• [Data block]:
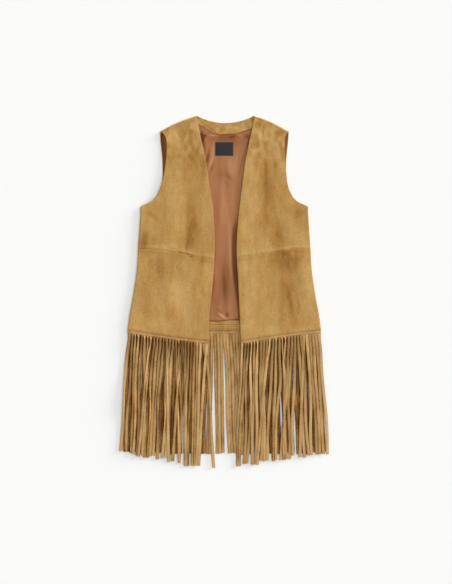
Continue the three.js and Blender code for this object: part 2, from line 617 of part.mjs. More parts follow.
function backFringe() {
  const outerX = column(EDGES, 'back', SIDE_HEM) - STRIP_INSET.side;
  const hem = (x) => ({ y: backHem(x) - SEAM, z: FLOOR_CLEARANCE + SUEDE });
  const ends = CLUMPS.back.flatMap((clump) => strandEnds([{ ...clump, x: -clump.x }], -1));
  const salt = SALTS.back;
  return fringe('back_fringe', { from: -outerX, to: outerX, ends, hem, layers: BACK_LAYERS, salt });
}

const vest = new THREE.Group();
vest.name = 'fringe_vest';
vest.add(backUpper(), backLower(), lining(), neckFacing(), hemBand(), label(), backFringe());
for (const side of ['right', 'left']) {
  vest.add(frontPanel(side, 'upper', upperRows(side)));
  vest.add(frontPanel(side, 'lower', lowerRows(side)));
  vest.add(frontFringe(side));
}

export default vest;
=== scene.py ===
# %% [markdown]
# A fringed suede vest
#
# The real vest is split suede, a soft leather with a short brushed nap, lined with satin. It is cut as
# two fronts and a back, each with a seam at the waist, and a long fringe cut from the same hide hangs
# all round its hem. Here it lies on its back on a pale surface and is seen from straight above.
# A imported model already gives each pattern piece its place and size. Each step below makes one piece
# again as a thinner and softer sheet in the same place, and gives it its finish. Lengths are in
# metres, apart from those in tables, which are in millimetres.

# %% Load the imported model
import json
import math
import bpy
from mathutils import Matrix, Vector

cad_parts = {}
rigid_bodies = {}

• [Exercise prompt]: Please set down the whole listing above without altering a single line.

• [Answer to this exercise]:
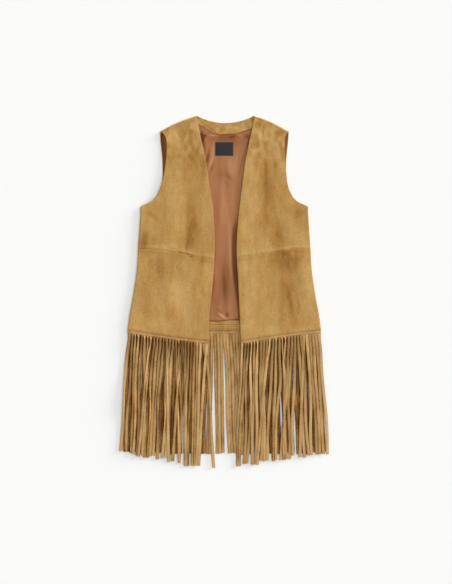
Continue the three.js and Blender code for this object: part 2, from line 617 of part.mjs. More parts follow.
function backFringe() {
  const outerX = column(EDGES, 'back', SIDE_HEM) - STRIP_INSET.side;
  const hem = (x) => ({ y: backHem(x) - SEAM, z: FLOOR_CLEARANCE + SUEDE });
  const ends = CLUMPS.back.flatMap((clump) => strandEnds([{ ...clump, x: -clump.x }], -1));
  const salt = SALTS.back;
  return fringe('back_fringe', { from: -outerX, to: outerX, ends, hem, layers: BACK_LAYERS, salt });
}

const vest = new THREE.Group();
vest.name = 'fringe_vest';
vest.add(backUpper(), backLower(), lining(), neckFacing(), hemBand(), label(), backFringe());
for (const side of ['right', 'left']) {
  vest.add(frontPanel(side, 'upper', upperRows(side)));
  vest.add(frontPanel(side, 'lower', lowerRows(side)));
  vest.add(frontFringe(side));
}

export default vest;
=== scene.py ===
# %% [markdown]
# A fringed suede vest
#
# The real vest is split suede, a soft leather with a short brushed nap, lined with satin. It is cut as
# two fronts and a back, each with a seam at the waist, and a long fringe cut from the same hide hangs
# all round its hem. Here it lies on its back on a pale surface and is seen from straight above.
# A imported model already gives each pattern piece its place and size. Each step below makes one piece
# again as a thinner and softer sheet in the same place, and gives it its finish. Lengths are in
# metres, apart from those in tables, which are in millimetres.

# %% Load the imported model
import json
import math
import bpy
from mathutils import Matrix, Vector

cad_parts = {}
rigid_bodies = {}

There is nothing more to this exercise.